At least 900 of them still exist, the most famous being Stonehenge in
Wiltshire, England. Journeys to these prehistoric structures compel you to
consider their history and contemplate their purpose. But to explore this
strange and interesting world of ancient monuments and cultures, it helps
to have some background! First,
a Little History The
Stone Age is divided into three periods: the Paleolithic, Mesolithic and
Neolithic. Neolithic (meaning New Stone Age) Britain existed approximately
4,000 years ago. The growth and decline of this society, which left its
mark on the landscape in the form of great stone circles, settlements and
ceremonial enclosures, is a mystery. The immense stone circles are the
most puzzling of all the Neolithic creations. Today, only the stones
remain, but they were once part of a broader landscape of sites built of
timber and stone, erected in prominent positions in the heart of farming
communities. The
stone circles were built with local stone, quarried from natural rock
protrusions by inserting wooden wedges into cracks and splitting the
stones. A five-meter long (16 feet) stone weighs about five metric tons;
therefore, it would have taken a great deal of time and effort to
construct these monuments and may have taken several generations to
complete them. Many
theories have been put forward for the purpose of these circles, ranging
from alien landing areas to stellar observatories for high priests. Other
theories are a bit more ordinary – evolved forms of earlier henges (a
word for stone circles derived as a back formation from “Stonehenge”),
used as tribal gathering places for rituals based on the seasons and the
fertility of the earth. A
great place to begin your own pursuit of their meaning and purpose is
Ireland. Ireland has a rich archaeological heritage – based on current
knowledge, the first people arrived in Ireland sometime during the
Mesolithic period. Later, during the Neolithic period, another group of
settlers arrived in Ireland: the first farmers, who raised animals and
introduced agriculture, pottery-making and weaving. The
Aran Isles, on the west coast of Ireland, consists of three islands.

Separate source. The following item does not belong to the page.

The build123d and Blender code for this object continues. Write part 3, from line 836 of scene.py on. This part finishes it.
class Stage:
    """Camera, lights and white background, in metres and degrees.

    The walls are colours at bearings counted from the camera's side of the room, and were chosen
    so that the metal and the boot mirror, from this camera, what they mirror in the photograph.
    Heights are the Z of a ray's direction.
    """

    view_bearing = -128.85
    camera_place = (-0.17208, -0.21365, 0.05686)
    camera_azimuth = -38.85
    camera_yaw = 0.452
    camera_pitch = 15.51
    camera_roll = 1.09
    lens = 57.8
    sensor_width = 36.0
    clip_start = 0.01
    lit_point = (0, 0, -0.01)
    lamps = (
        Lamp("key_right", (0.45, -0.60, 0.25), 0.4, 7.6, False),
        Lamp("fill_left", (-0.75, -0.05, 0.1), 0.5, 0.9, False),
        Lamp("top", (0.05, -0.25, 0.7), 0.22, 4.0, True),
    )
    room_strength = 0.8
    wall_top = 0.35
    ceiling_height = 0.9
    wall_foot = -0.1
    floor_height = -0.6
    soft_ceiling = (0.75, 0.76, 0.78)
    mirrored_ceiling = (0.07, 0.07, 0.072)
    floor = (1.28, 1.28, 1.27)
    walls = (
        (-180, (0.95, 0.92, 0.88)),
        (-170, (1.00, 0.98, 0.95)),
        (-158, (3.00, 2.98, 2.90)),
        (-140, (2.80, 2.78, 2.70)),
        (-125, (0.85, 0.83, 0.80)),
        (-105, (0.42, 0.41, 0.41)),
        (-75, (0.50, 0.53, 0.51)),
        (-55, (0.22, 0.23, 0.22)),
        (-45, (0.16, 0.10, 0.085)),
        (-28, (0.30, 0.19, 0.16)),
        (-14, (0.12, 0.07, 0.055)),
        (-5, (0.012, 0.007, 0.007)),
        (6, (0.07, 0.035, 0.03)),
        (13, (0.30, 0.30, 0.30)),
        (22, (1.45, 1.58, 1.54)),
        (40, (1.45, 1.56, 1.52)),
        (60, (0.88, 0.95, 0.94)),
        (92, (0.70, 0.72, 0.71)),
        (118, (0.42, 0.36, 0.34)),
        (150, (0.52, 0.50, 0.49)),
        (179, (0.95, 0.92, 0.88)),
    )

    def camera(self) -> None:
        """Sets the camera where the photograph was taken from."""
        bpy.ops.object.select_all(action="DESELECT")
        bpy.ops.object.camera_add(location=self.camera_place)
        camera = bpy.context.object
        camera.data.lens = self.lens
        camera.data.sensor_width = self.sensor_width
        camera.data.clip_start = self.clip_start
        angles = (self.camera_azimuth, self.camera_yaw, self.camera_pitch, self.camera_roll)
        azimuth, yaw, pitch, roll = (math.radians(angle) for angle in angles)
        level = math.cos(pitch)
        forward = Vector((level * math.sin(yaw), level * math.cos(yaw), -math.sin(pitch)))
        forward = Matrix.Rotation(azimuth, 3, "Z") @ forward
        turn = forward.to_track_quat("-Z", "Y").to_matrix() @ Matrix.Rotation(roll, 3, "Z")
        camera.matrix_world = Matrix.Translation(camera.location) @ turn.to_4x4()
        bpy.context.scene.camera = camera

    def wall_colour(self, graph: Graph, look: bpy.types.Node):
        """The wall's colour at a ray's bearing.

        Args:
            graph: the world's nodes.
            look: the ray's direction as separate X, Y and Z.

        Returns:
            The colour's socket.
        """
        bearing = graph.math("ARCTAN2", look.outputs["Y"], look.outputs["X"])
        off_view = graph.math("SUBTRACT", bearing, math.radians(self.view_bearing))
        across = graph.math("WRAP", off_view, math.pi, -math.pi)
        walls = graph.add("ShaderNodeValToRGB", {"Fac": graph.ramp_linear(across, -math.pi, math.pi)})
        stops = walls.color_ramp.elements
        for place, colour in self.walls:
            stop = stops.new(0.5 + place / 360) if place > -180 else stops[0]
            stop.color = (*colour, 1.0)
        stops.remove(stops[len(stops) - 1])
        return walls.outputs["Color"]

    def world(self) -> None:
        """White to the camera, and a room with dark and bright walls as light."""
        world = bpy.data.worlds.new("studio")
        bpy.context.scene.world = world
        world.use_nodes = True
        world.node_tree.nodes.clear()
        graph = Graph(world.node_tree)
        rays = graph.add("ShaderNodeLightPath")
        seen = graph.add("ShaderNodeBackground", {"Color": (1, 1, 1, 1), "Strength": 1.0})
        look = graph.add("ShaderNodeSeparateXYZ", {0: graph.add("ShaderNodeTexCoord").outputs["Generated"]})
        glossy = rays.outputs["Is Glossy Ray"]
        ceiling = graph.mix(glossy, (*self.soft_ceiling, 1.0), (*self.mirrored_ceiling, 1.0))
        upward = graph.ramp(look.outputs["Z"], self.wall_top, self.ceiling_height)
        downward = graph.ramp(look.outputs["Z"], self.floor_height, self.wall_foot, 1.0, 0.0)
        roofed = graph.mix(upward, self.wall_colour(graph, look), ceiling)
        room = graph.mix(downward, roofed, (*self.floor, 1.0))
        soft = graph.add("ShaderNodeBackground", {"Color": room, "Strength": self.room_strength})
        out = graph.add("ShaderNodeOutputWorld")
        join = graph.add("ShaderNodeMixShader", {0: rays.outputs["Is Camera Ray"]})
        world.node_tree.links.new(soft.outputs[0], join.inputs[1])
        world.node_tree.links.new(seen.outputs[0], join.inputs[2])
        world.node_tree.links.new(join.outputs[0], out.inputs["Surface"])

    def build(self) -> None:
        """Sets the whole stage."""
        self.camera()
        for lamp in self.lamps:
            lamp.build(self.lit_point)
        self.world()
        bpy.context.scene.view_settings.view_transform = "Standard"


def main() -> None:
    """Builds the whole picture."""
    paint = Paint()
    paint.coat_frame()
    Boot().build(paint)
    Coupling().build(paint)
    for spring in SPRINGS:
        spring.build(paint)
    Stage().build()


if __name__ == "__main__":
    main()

Inishmor is the largest of these, and it is here you will see the
incredible archaeological site, Dun Aengus. The impressive 6,000-year-old
stone fortifications of Dun Aengus perch high on sheer, perpendicular
cliffs above the sea. Located on the southern edge of Inishmor, the
vantage point from Dun Aengus affords a view of the “valley” that
makes up the center of this saddle-shaped island.

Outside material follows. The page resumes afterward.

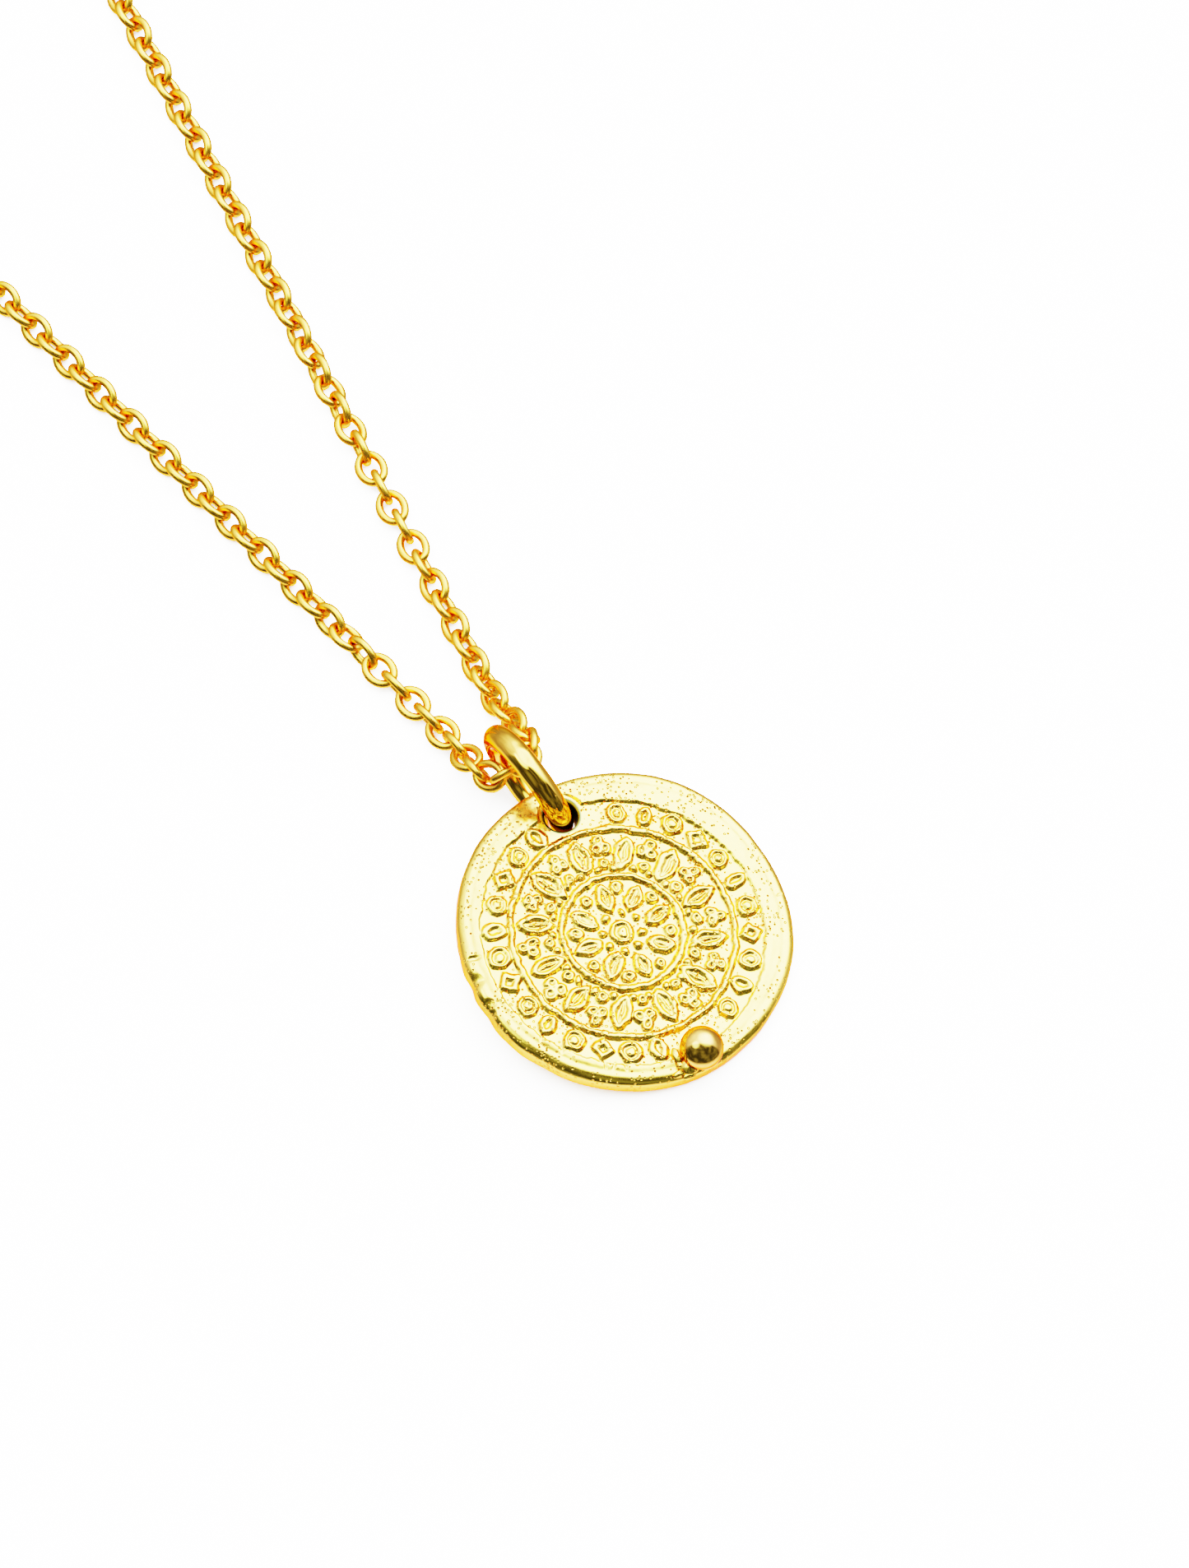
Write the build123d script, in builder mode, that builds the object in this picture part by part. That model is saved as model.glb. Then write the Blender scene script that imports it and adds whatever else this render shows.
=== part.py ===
from build123d import *
from math import asin, cos, degrees, pi, radians, sin, sqrt, tan
import os

# Cast disc pendant on a fine cable chain, lying as it comes to rest on a flat surface.
# Millimetres. +Y runs from the pendant to the clasp, +Z is up, the surface is z = 0.

# Disc, measured in its own plane with the hole at the top and +X to its right
disc_diameter = 15.0
disc_thickness = 1.25
disc_edge_round = 0.40
disc_turn = -4.0
lean_direction = -54.5
hole_diameter = 1.50
hole_edge_round = 0.15
hole_from_rim = 1.58
outline_shares = [0.994, 1.013, 1.013, 1.0, 1.004, 0.995, 0.998, 1.006, 0.999, 0.996, 0.992, 1.005]

# Raised work on the disc's face
relief_height = 0.17
relief_root = 0.10
design_shift_x = -0.28
design_shift_y = -0.20
line_width = 0.26
border_width = 1.05
belt_width = 1.45
field_width = 2.30
belt_marks = 28
field_leaves = 12
rosette_petals = 8
leaf_length = 1.70
leaf_width = 0.90
bud_length = 1.05
bud_width = 0.72
petal_length = 1.35
petal_width = 0.80
bead_diameter = 0.50
belt_bead_diameter = 0.92
lozenge_size = 1.05
boss_diameter = 1.10
mark_clearance = 0.15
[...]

Settlers came here to escape persecution on the
mainland, but life
was difficult. With little or no natural soil, inhabitants would
“harvest” seaweed and allow it to decompose to create what little soil
this method would afford. In order that the seaweed and soil would not
simply blow away, thousands of miles of stone fences were constructed. Walking
among these walls imparts a profound emotion on one’s soul; to try to
fathom the hardship that inhabitants must have faced is difficult.

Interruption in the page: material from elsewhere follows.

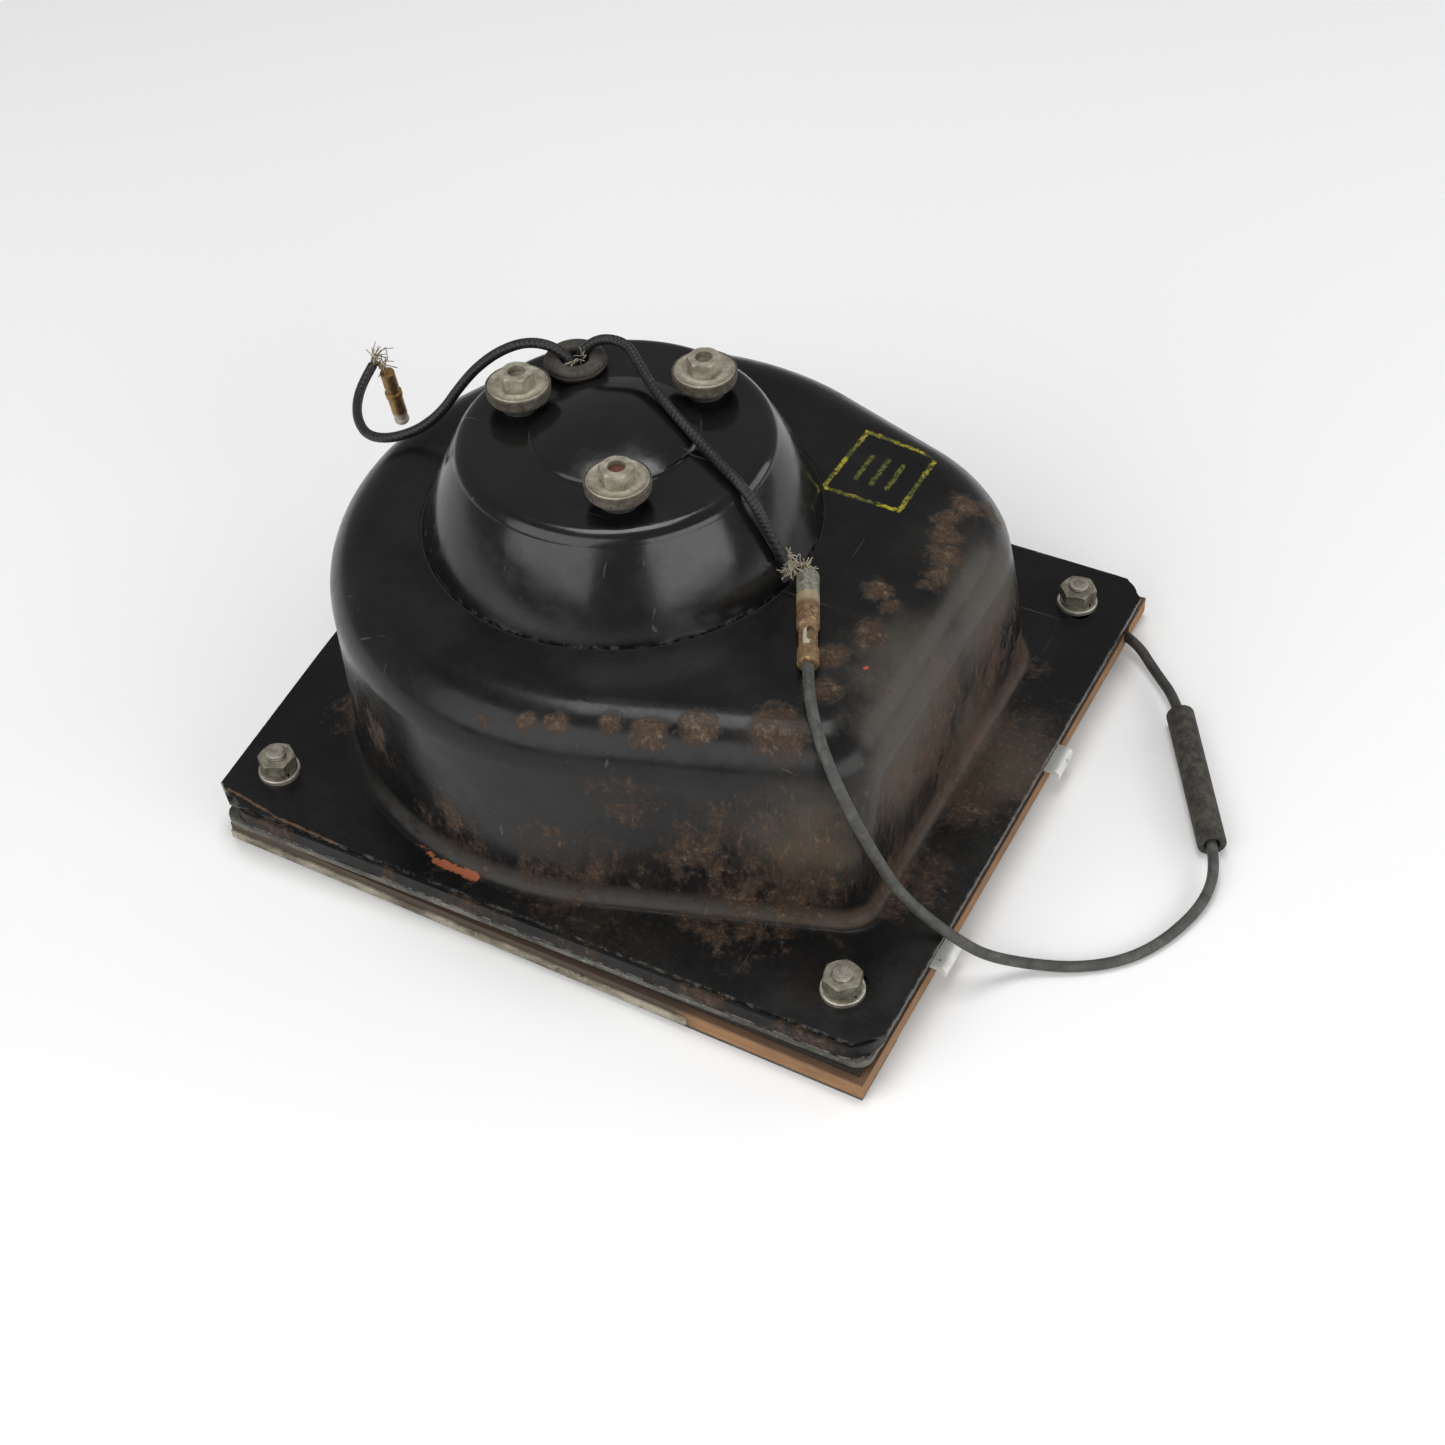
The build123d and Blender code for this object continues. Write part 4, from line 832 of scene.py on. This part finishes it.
braid_look = braid(
    "black_braid",
    (0.008, 0.008, 0.0085),
    (0.110, 0.104, 0.092),
    turns=460.0,
    bands=6 * math.pi,
)
left_cable = cable("left_cable", LEFT_ROUTE, LEAD_RADIUS, braid_look, "left_lead")
right_cable = cable("right_cable", RIGHT_ROUTE, LEAD_RADIUS, braid_look, "right_lead")
bridge_cable = cable("bridge_cable", BRIDGE_ROUTE, WIRE_RADIUS, grey_pvc, "bridge_wire")
return_cable = cable("return_cable", RETURN_ROUTE, WIRE_RADIUS, dark_pvc, "return_wire")


# ------------------------------------------------------------------ frayed yarns
yarn_look = rubber("loose_yarn", (0.26, 0.22, 0.155), (0.58, 0.52, 0.40), rough=0.85, size=1.0)


def frayed(name, tufts, radius, seed):
    """Loose yarns: each tuft is (root, direction, length, spread, how many)."""
    rng = random.Random(seed)

    def scatter(reach):
        return Vector([rng.uniform(-1, 1) for _ in range(3)]) * reach

    curve = new_curve(name, radius, 6, 1)
    for root, direction, length, spread, count in tufts:
        way = Vector(direction).normalized()
        for _ in range(count):
            lean = scatter(spread)
            tip_lean = lean + scatter(spread * 1.3)
            reach = length * rng.uniform(0.55, 1.0)
            start = Vector(root) + scatter(0.9)
            bend = start + (way + lean * 0.5) * reach * 0.5
            end = start + (way + tip_lean).normalized() * reach
            add_run_through(curve, (start, start.lerp(bend, 0.6), bend, end))
    return new_piece(name, curve, yarn_look)


left_fray = frayed(
    "left_fray",
    (
        ((-121.2, 26.0, 82.2), (-0.1, 0.6, 0.8), 7.5, 0.50, 16),
        ((-119.6, 27.4, 81.0), (0.4, 0.3, 0.5), 5.5, 0.6, 10),
        ((-119.2, 27.6, 80.6), (0.2, 0.1, -1.0), 4.0, 0.35, 12),
    ),
    radius=0.16,
    seed=3,
)
right_fray = frayed(
    "right_fray",
    (
        ((39.8, -10.6, 90.2), (0.3, 0.5, 0.2), 4.2, 0.6, 14),
        ((40.6, -10.0, 88.8), (0.6, 0.2, -0.7), 5.4, 0.5, 24),
        ((42.4, -7.2, 86.6), (0.8, 0.3, 0.4), 4.4, 0.6, 22),
        ((44.6, -6.4, 86.0), (0.3, -0.7, 0.3), 4.5, 0.55, 18),
        ((41.0, -9.6, 87.2), (-0.3, -0.6, -0.4), 5.0, 0.5, 12),
    ),
    radius=0.14,
    seed=5,
)
grommet_fray = frayed(
    "grommet_fray",
    (
        ((-41.0, 16.6, 113.4), (0.2, -0.4, 0.9), 3.4, 0.6, 12),
        ((-40.0, 20.4, 113.6), (0.4, 0.1, 0.8), 3.0, 0.6, 10),
    ),
    radius=0.13,
    seed=7,
)

# ------------------------------------------------------------------ studio
FLOOR_HALF = 6.0
floor_look = bpy.data.materials.new("studio_floor")
floor_look.use_nodes = True
floor_shader = floor_look.node_tree.nodes["Principled BSDF"]
floor_shader.inputs["Base Color"].default_value = (0.93, 0.93, 0.93, 1)
floor_shader.inputs["Roughness"].default_value = 0.85
floor_mesh = bpy.data.meshes.new("floor")
floor_corners = [(x * FLOOR_HALF, y * FLOOR_HALF, 0) for x, y in ((-1, -1), (1, -1), (1, 1), (-1, 1))]
floor_mesh.from_pydata(floor_corners, [], [(0, 1, 2, 3)])
floor_mesh.materials.append(floor_look)
floor = bpy.data.objects.new("floor", floor_mesh)
bpy.context.scene.collection.objects.link(floor)

world = bpy.data.worlds.new("studio")
world.use_nodes = True
background = world.node_tree.nodes["Background"]
background.inputs["Color"].default_value = (1.0, 1.0, 1.0, 1)
background.inputs["Strength"].default_value = 0.27
bpy.context.scene.world = world
bpy.context.scene.view_settings.view_transform = "Standard"


def softbox(name, place, wide, tall, power):
    """A rectangular lamp at a place in metres, aimed at the object."""
    lamp = bpy.data.lights.new(name, "AREA")
    lamp.shape = "RECTANGLE"
    lamp.size = wide
    lamp.size_y = tall
    lamp.energy = power
    lamp_object = bpy.data.objects.new(name, lamp)
    lamp_object.location = place
    lamp_object.rotation_euler = (LOOK_AT - Vector(place)).to_track_quat("-Z", "Y").to_euler()
    bpy.context.scene.collection.objects.link(lamp_object)


softbox("overhead", (-0.14, 0.24, 1.58), 0.72, 0.72, 9.0)
softbox("front_left", (-0.30, -1.04, 0.73), 1.35, 1.16, 11.0)
softbox("front_right", (1.15, -0.42, 0.46), 1.15, 0.62, 6.4)
softbox("back_right", (0.95, 0.80, 0.50), 0.80, 0.60, 3.4)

Standing, looking towards the impressive cliffs of Moher, one has to be
impressed by the perseverance, dedication and workmanship of the people
who made this home. The seas
around the Aran Isles roil constantly, slowing and incessantly changing
this landscape, and the power of the North Atlantic scours this stony
outpost, reclaiming the land one rock at a time. Today’s residents are a
hardy bunch with a fiery passion for the preservation of their Gaelic
heritage. Traveling north, you
will opportunely find yourself in The Orkneys – a group of islands north
of Scotland’s
mainland – that is considered to be one of
the richest archaeological areas in the UK. The 4,000-year-old Ring of
Brodgar is found here, and is one of Europe's finest ancient Neolithic
monuments. Designated in 1999 as a Heart of Neolithic Orkney World
Heritage Site, The Ring of Brodgar is a magnificent circle of upright
stones, surrounded by a ditch spanned by entrance causeways. When the ring
was first erected, there were 60 stones here, in a perfect circle
104meters (340 feet) in diameter. Today, only 36 of the original stones
still stand. The
construction of the circle would have been a mammoth task, estimated to
have taken more than 10,000 man-days to dig the ditch, plus several
thousand more to locate, transport and erect the stones. The question is,
why would a society that had such limited resources have spent so much
effort building the Ring of Brodgar? As only limited excavations have
taken place to date, there is a great deal still to learn. The
ring conjures childhood memories of the Druids and Stonehenge; however, we
now know these impressive structures were here long before the Druids made
use of them. There are unseemly alignments with celestial events, the
purpose of which is still unknown, and largely given over to speculation
and various interpretations. Is the ring magical or powerful? We will
never know with certainty, however, there is an inexplicable energy here.
As one walks around the ring, something changes; the air is different,
much like the sensation just before a large summer thunderstorm. Despite
the cold North Atlantic winds sweeping over the grass promontory, touching
the stones is not as cold and harsh as one might expect – they almost
vibrate, inexplicable, improbable and completely captivating. The
Last Word Travel to these remote islands is a trip worth taking, apart even from these incredible ancient monuments. Go – for the history, the culture, the people, and the music. You’ll surely return with a “new” view of the ancient world.